Data segment:
········
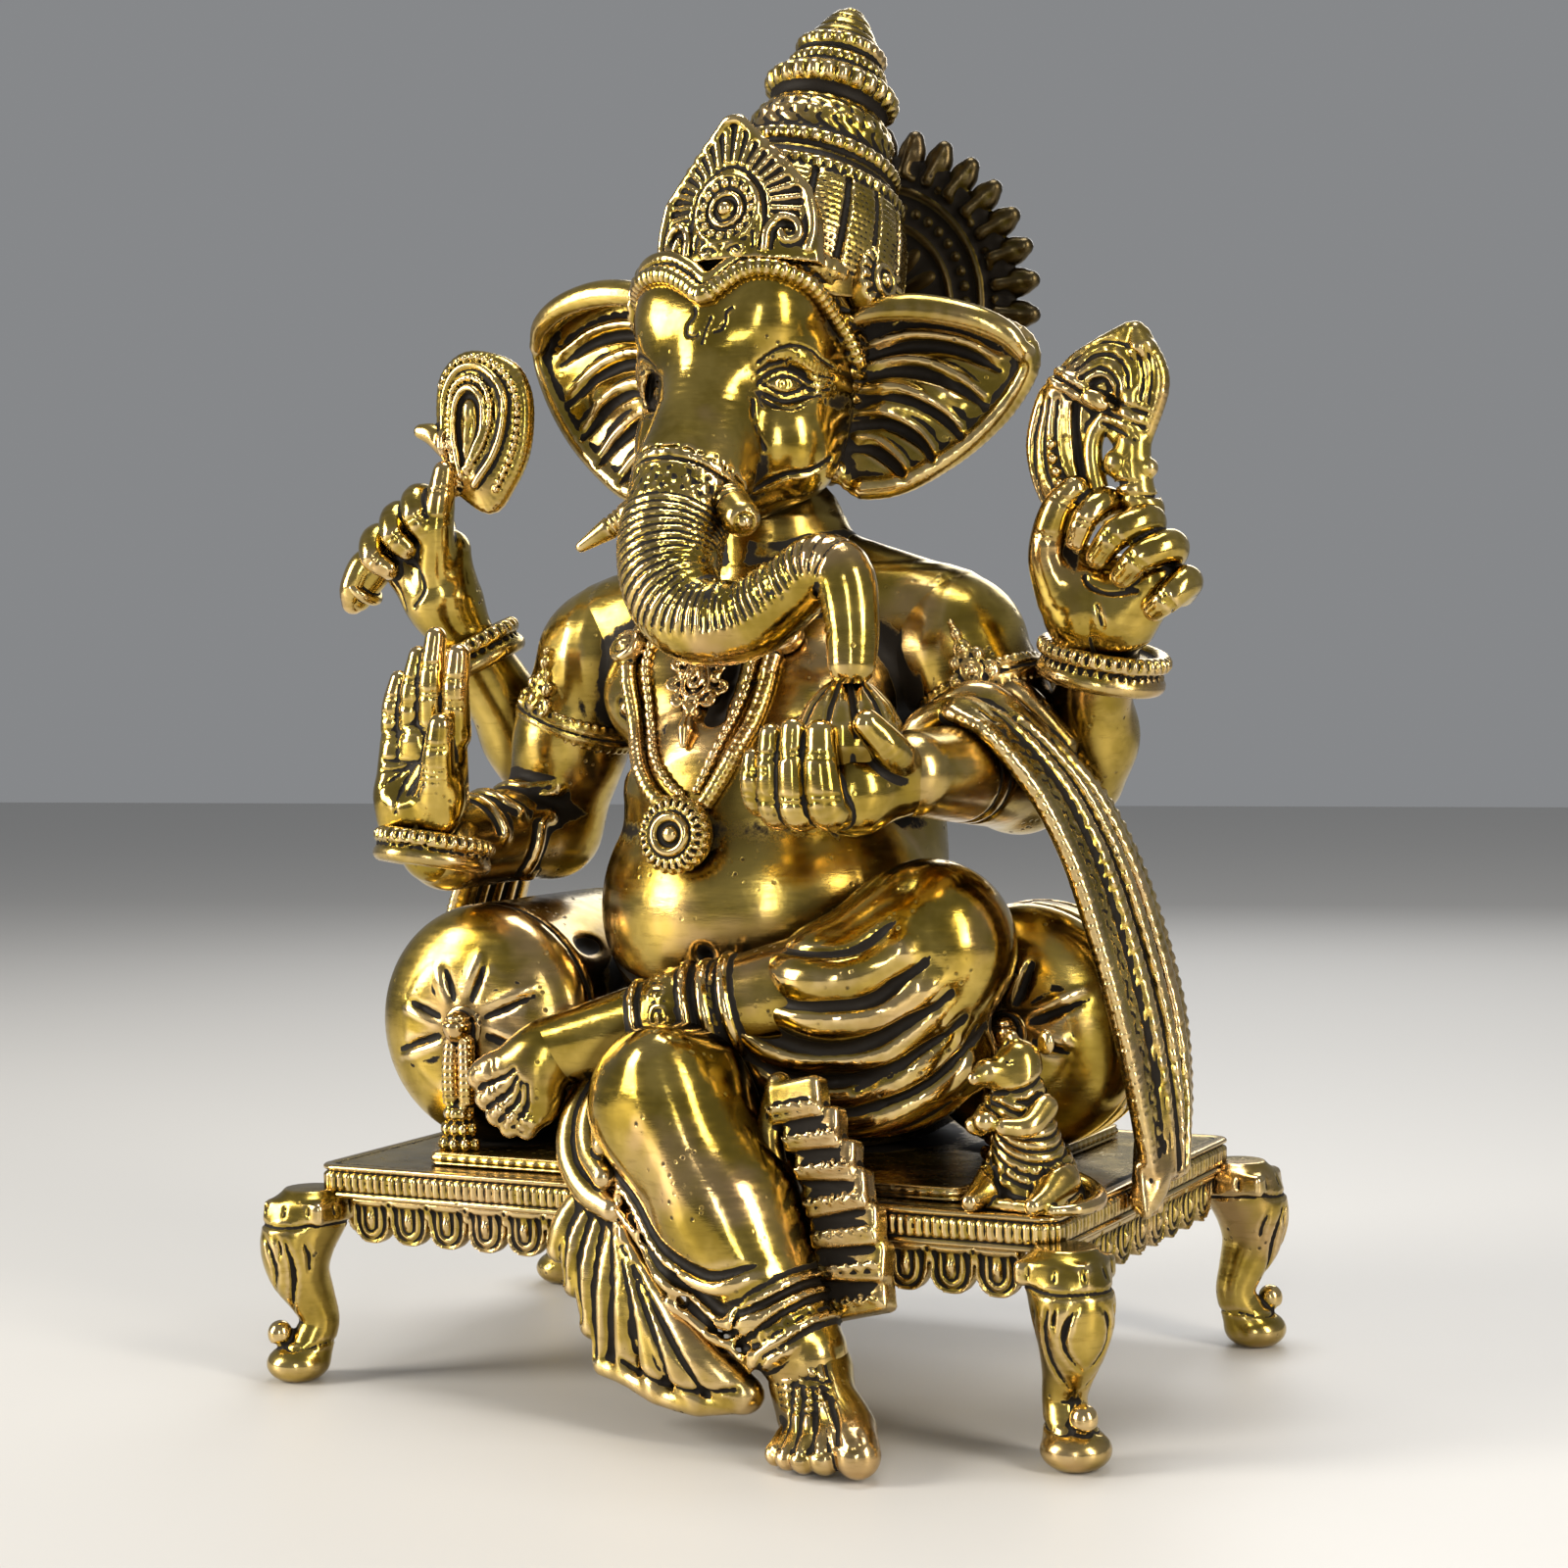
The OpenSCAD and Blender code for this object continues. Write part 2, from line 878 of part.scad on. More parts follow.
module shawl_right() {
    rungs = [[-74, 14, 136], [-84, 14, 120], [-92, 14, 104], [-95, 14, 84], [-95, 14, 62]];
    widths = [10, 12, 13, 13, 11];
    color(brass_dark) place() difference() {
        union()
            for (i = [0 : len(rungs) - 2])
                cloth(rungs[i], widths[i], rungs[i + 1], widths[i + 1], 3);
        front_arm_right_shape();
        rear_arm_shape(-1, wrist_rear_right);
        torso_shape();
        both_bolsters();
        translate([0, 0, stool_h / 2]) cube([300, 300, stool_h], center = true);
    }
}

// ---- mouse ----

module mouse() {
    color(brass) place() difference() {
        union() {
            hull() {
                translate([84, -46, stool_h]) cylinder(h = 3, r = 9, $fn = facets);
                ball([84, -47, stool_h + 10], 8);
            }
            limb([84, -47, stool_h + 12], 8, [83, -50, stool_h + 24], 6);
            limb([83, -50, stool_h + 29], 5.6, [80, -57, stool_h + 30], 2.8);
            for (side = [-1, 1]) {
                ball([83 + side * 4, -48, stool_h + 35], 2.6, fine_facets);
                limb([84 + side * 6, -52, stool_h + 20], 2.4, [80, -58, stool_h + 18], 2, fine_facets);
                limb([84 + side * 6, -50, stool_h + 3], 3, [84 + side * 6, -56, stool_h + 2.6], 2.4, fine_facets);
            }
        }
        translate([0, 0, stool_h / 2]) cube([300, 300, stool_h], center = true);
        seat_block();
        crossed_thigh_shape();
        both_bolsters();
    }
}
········
What you will do:
Take the data above and return it exactly.

Exercise result:
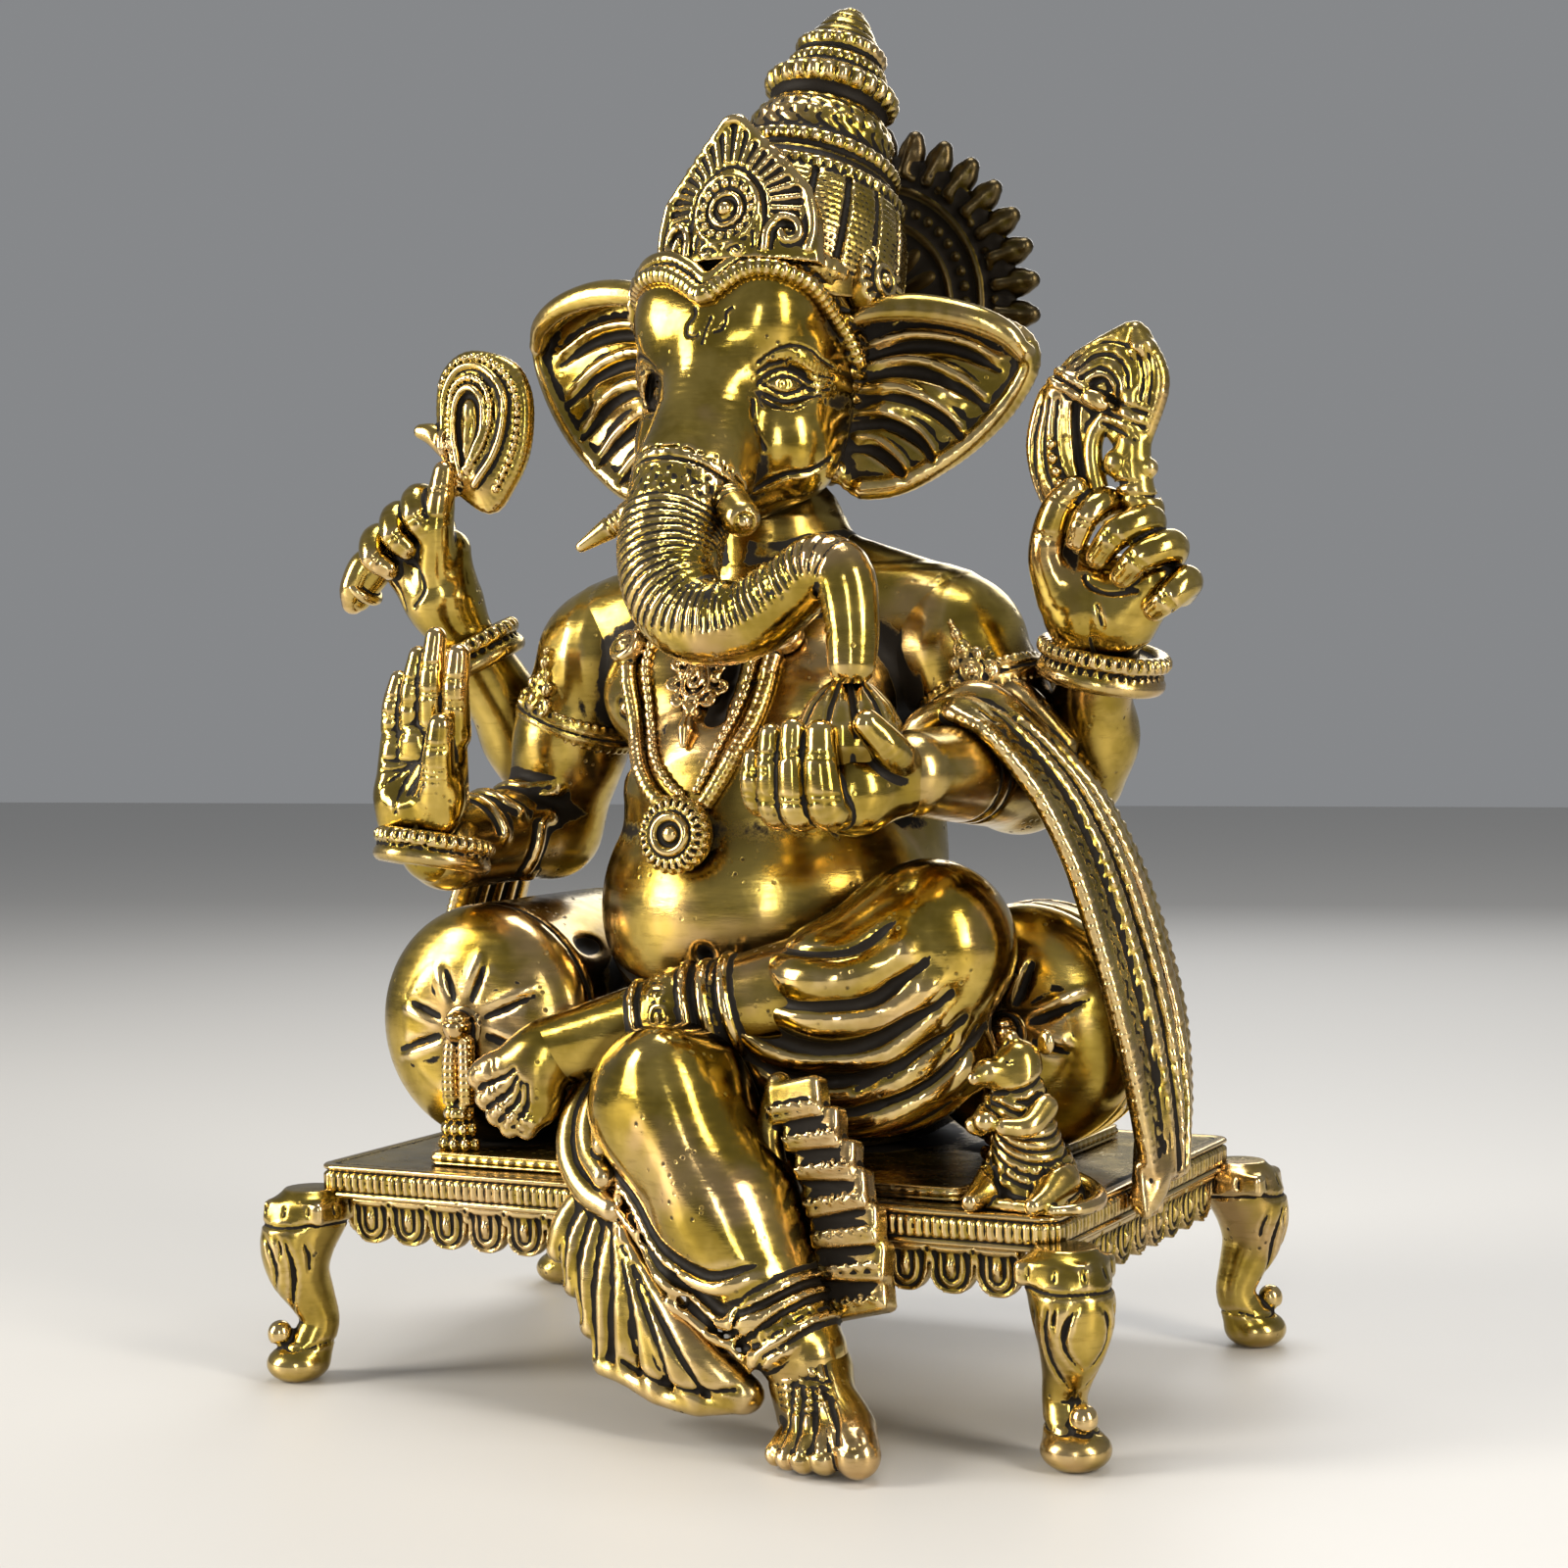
The OpenSCAD and Blender code for this object continues. Write part 2, from line 878 of part.scad on. More parts follow.
module shawl_right() {
    rungs = [[-74, 14, 136], [-84, 14, 120], [-92, 14, 104], [-95, 14, 84], [-95, 14, 62]];
    widths = [10, 12, 13, 13, 11];
    color(brass_dark) place() difference() {
        union()
            for (i = [0 : len(rungs) - 2])
                cloth(rungs[i], widths[i], rungs[i + 1], widths[i + 1], 3);
        front_arm_right_shape();
        rear_arm_shape(-1, wrist_rear_right);
        torso_shape();
        both_bolsters();
        translate([0, 0, stool_h / 2]) cube([300, 300, stool_h], center = true);
    }
}

// ---- mouse ----

module mouse() {
    color(brass) place() difference() {
        union() {
            hull() {
                translate([84, -46, stool_h]) cylinder(h = 3, r = 9, $fn = facets);
                ball([84, -47, stool_h + 10], 8);
            }
            limb([84, -47, stool_h + 12], 8, [83, -50, stool_h + 24], 6);
            limb([83, -50, stool_h + 29], 5.6, [80, -57, stool_h + 30], 2.8);
            for (side = [-1, 1]) {
                ball([83 + side * 4, -48, stool_h + 35], 2.6, fine_facets);
                limb([84 + side * 6, -52, stool_h + 20], 2.4, [80, -58, stool_h + 18], 2, fine_facets);
                limb([84 + side * 6, -50, stool_h + 3], 3, [84 + side * 6, -56, stool_h + 2.6], 2.4, fine_facets);
            }
        }
        translate([0, 0, stool_h / 2]) cube([300, 300, stool_h], center = true);
        seat_block();
        crossed_thigh_shape();
        both_bolsters();
    }
}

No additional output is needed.